Earlier this week Isco had praised Zidane for being the only coach he has ever had to play him in his preferred center attacking midfield position. Though for much of this season, Isco has been everywhere except at the tip of the diamond. Throughout different spurts in the game, Isco could be found on the left wing, glued to the right wing, and coming deep to pick up the ball of the center back. It is not to say that Isco had a poor performance today, but his total freedom leaves the rest of the team guessing at which hole they will need to cover defensively in transition. Oftentimes in attack, he has come so deep to get on the ball, that when Benzema and Ronaldo are set free in the final third it is a 2v4 or 2v5. The midfield and the team as a whole lacked rhythm and created little to no service for Benzema and Ronaldo outside of crosses.

Isco’s freedom has him roaming everywhere, but he is not where the team need him most: in the final third connecting with Ronaldo and Benzema.

This season in particular, Isco has come deeper and deeper to get on the ball. Oftentimes, he is picking the ball up from Ramos or Varane and flooding the space that Kroos and Casemiro are meant to occupy.

The team’s best players should be the in the middle of the field (the core) from top to bottom: Ronaldo, Isco, Modric, Kroos, Ramos, and Varane. Yet too often there are large gaps of space in the middle of the field with no one occupying them:

Counter attack’s lacking spark:

At their peak under Carlo Ancelotti and Mourinho, no team could counter attack quite like Madrid. Opposing teams corner kicks were seen as an opportunity to strike rather than a goal scoring chance for them. The same cannot be said of Zidane’s team. The same issue was apparent against Atletico Madrid in the Wanda Metropolitano. Ronaldo, Benzema, and Isco are not going to burn past defenders on the counter and with Modric or Kroos distributing the pass, the only width comes from Marcelo and Carvajal who have to cover 80 yards. There is such little width in the current formation, that Kroos and Modric are often forced out wide rather than playing where they are best, the middle.
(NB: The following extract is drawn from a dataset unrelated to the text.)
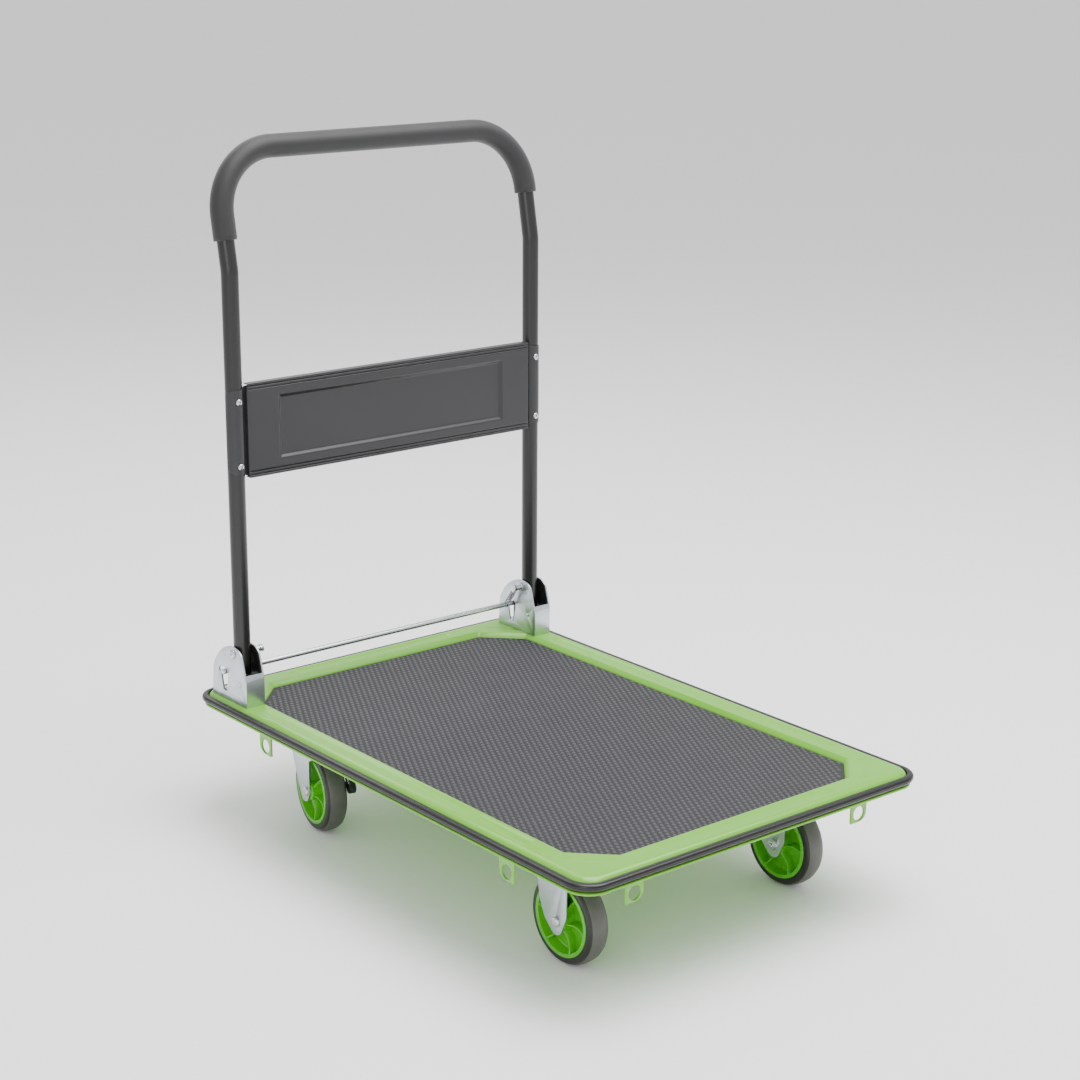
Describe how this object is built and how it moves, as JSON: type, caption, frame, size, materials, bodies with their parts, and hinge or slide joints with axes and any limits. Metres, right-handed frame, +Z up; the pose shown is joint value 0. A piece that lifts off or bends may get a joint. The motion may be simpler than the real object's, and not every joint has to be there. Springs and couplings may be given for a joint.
{
  "type": "folding platform trolley",
  "caption": "Folding platform trolley: pressed-steel deck with mat and bumper, fold-down push handle with lock bar, rigid front casters and braked swivel rear casters.",
  "frame": {"origin": "on the floor under the centre of the deck", "axes": "+X forward away from the handle, +Y left, +Z up"},
  "size_m": [0.91, 0.61, 1.01],
  "materials": {
    "green_paint": "glossy powder coat, apple green",
    "mat": "matt ribbed vinyl, dark grey",
    "bumper_rubber": "satin black",
    "zinc": "bright zinc plating",
    "spring_steel": "polished",
    "black_nylon": "matt black",
    "handle_paint": "satin charcoal powder coat",
    "panel_paint": "satin charcoal powder coat",
    "grip_foam": "matt dark grey sleeve",
    "hub_plastic": "glossy green",
    "tyre_rubber": "matt grey-black"
  },
  "bodies": {
    "deck_frame": {"deck": "green_paint", "deck_mat": "mat", "edge_bumper": "bumper_rubber", "front_crossmember": "green_paint", "rear_crossmember": "green_paint", "lashing_eyes": "green_paint", "caster_bolts": "zinc", "caster_nuts": "zinc", "handle_bracket_right": "zinc", "handle_bracket_left": "zinc", "bracket_liners": "black_nylon", "bracket_bolts": "zinc", "bracket_nuts": "zinc", "pivot_bolts": "zinc", "pivot_nuts": "zinc", "stop_pins": "zinc", "lock_spring_right": "spring_steel", "lock_spring_left": "spring_steel", "front_fork_right": "zinc", "front_fork_left": "zinc", "front_axle_bolts": "zinc", "front_axle_nuts": "zinc", "front_axle_sleeves": "zinc", "caster_plate_right": "zinc", "caster_plate_left": "zinc", "kingpins": "zinc", "swivel_balls_right": "spring_steel", "swivel_balls_left": "spring_steel"},
    "lock_bar_body": {"lock_bar": "zinc"},
    "handle": {"handle_tube": "handle_paint", "handle_grip": "grip_foam", "handle_panel": "panel_paint", "panel_screws": "zinc", "pivot_bushes": "black_nylon", "foot_plugs": "black_nylon"},
    "front_wheel_right": {"front_hub_right": "hub_plastic", "front_tyre_right": "tyre_rubber"},
    "swivel_right": {"swivel_fork_right": "zinc", "rear_axle_bolt_right": "zinc", "rear_axle_nut_right": "zinc", "rear_axle_sleeve_right": "zinc", "brake_pin_right": "zinc"},
    "rear_wheel_right": {"rear_hub_right": "hub_plastic", "rear_tyre_right": "tyre_rubber"},
    "brake_right": {"brake_lever_right": "zinc", "brake_pedal_right": "black_nylon"},
    "front_wheel_left": {"front_hub_left": "hub_plastic", "front_tyre_left": "tyre_rubber"},
    "swivel_left": {"swivel_fork_left": "zinc", "rear_axle_bolt_left": "zinc", "rear_axle_nut_left": "zinc", "rear_axle_sleeve_left": "zinc", "brake_pin_left": "zinc"},
    "rear_wheel_left": {"rear_hub_left": "hub_plastic", "rear_tyre_left": "tyre_rubber"},
    "brake_left": {"brake_lever_left": "zinc", "brake_pedal_left": "black_nylon"}
  },
  "joints": [
    {"name": "handle_fold", "type": "hinge", "parent": "deck_frame", "child": "handle", "pos_m": [-0.364, 0, 0.264], "axis": [0, 1, 0], "range_deg": [0, 95]},
    {"name": "lock_bar_press", "type": "slide", "parent": "deck_frame", "child": "lock_bar_body", "axis": [0, 0, -1], "range_m": [0, 0.02], "stiffness_N_per_m": 600, "springref_m": -0.02, "deforming": ["lock_spring_right", "lock_spring_left"]},
    {"name": "front_wheel_right_spin", "type": "hinge", "parent": "deck_frame", "child": "front_wheel_right", "pos_m": [0.3, -0.197, 0.0625], "axis": [0, 1, 0], "continuous": true},
    {"name": "swivel_right_turn", "type": "hinge", "parent": "deck_frame", "child": "swivel_right", "pos_m": [-0.303, -0.197, 0.14], "axis": [0, 0, 1], "continuous": true},
    {"name": "rear_wheel_right_spin", "type": "hinge", "parent": "swivel_right", "child": "rear_wheel_right", "pos_m": [-0.2665, -0.20304, 0.0625], "axis": [0.1633, 0.9866, 0], "continuous": true},
    {"name": "brake_right_press", "type": "hinge", "parent": "swivel_right", "child": "brake_right", "pos_m": [-0.24578, -0.20647, 0.1265], "axis": [0.1633, 0.9866, 0], "range_deg": [0, 8]},
    {"name": "front_wheel_left_spin", "type": "hinge", "parent": "deck_frame", "child": "front_wheel_left", "pos_m": [0.3, 0.197, 0.0625], "axis": [0, 1, 0], "continuous": true},
    {"name": "swivel_left_turn", "type": "hinge", "parent": "deck_frame", "child": "swivel_left", "pos_m": [-0.303, 0.197, 0.14], "axis": [0, 0, 1], "continuous": true},
    {"name": "rear_wheel_left_spin", "type": "hinge", "parent": "swivel_left", "child": "rear_wheel_left", "pos_m": [-0.2665, 0.19096, 0.0625], "axis": [0.1633, 0.9866, 0], "continuous": true},
    {"name": "brake_left_press", "type": "hinge", "parent": "swivel_left", "child": "brake_left", "pos_m": [-0.24578, 0.18753, 0.1265], "axis": [0.1633, 0.9866, 0], "range_deg": [0, 8]}
  ]
}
The team does well to surround Williams and win the ball. Immediately they look to go forward and find the distributors for a quick counter—Kroos and Modric. With absolutely no options wide, Modric forces a ball into Karim who takes a poor touch and sends the ball over the top for Ronaldo to chase. The play breaks down with Benzema, but the counter was over before it began. Benzema and Ronaldo are in virtually the same space allowing four defenders to easily defend them. Instead of stretching the defense with width and speed, Benzema and Ronaldo are static in the middle with no other options.

Kroos, Modric, and Isco...Wingers!?

When in doubt…Cross! And Cross Again!

The de-facto attacking tactic has become crossing. Unsurprisingly, Madrid lead all European teams with their crosses per match ratio. Given the immense technical ability of Toni Kroos, Luka Modric, and Isco there should be no excuse for this team to not be able to break tough defenses down through the middle of the pitch. Zidane himself was the master of this during his playing days yet his team does the opposite. It is combinations like that against Manchester United in the Super Cup—where Isco and Bale combine for a quick one-two on top of the eighteen to break through the defense, that should be constant in the Real Madrid attack. The team needs to revert back to playing quick intricate football in the oppositions half.


The issues for this Madrid squad have been on going all season, even falling back as far as the poor preseason. Zidane, a man once famed for placing his faith in every player, now only seems to believe in his starting eleven. The Frenchman’s team lacks ideas and the current tactical structure laid out does not play to his players’ strengths. Some tactical displine needs to be placed on the little magician, Isco. If the teams wants to emphasize the counter attack, players like Asensio, Bale, Vazquez, and Kovacic need to be utilized. The tools are at Zidane’s disposal, but the tactical set-ups used need to squeeze the best out of their ability. San Mames is no easy stadium to come to and win, but these were vital points in the La Liga race and team continues to fall at the big hurdles for the same reasons.